The Queen is Dead is his attempt to make sense of the abyss and to find a way to places where there is love. He canvasses many more issues, including insights from a wide range of philosophers, historians and authors who have examined catastrophes such as mass slaughter, holocausts, pogroms, wars, national identity and xenophobia, discrimination and hatred; how the success of Black athletes challenges notions of White supremacy, going back to champion boxer Jack Johnson and up to the likes of Adam Goodes; the long history of the violence of English colonialism starting with Ireland, Australia and other parts of the globe and its invention of concentration camps in the Boer War; America with its dispossession of Native Americans, its long history of slavery and, following abolition, discrimination and marginalisation of African Americans and their never-ending random and wanton killing by Whites; and the rise of China and its implications for White hegemony.

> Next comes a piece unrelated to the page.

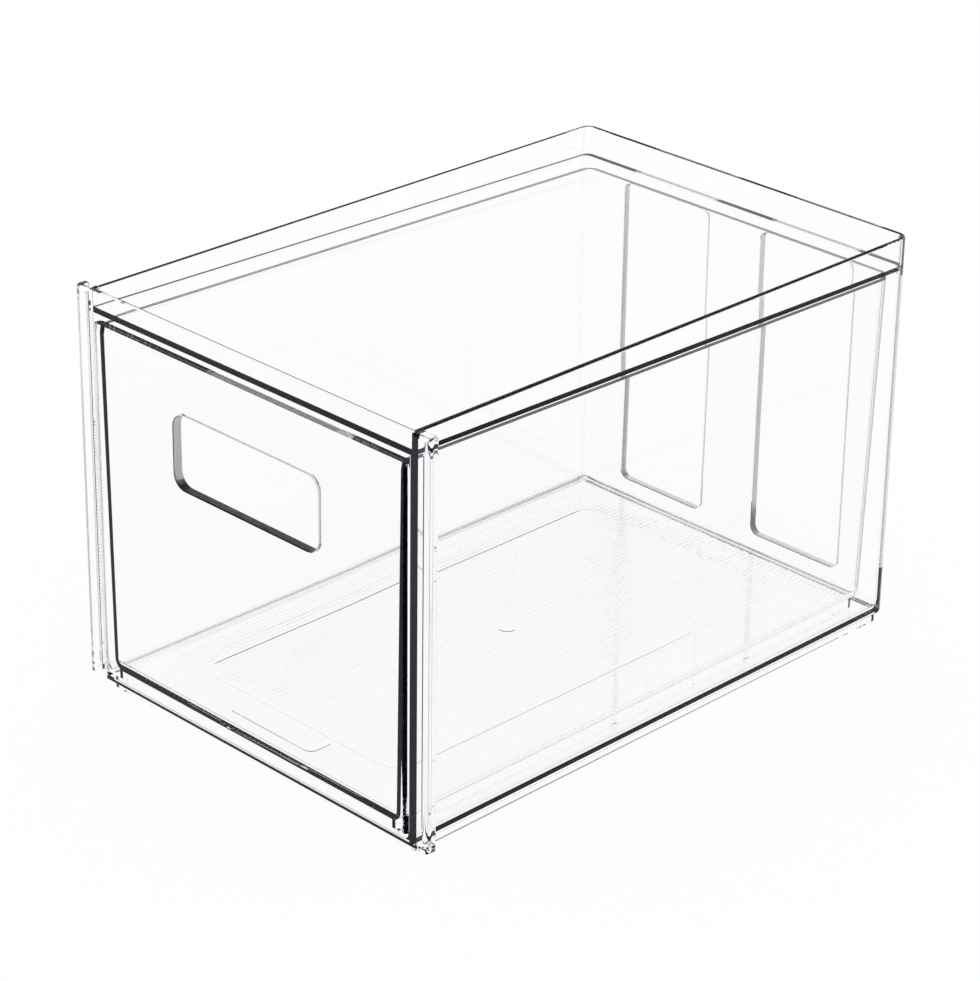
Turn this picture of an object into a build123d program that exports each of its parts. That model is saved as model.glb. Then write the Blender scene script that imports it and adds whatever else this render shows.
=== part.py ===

As I worked my way through The Queen is Dead I found myself being impressed by the breadth and depth of his analysis and perspectives.
Stan Grant’s The Queen is Dead is the most profound and interesting book I have read in a long time. It will be regarded as a seminal work on the path of Australians coming to terms with their history.
Stan Grant The Queen is Dead: The time has come for a reckoning Fourth Estate 2023 PB 320pp $34.99
Braham Dabscheck is a Senior Fellow at the Melbourne Law School at the University of Melbourne who writes on industrial relations, sport and other things.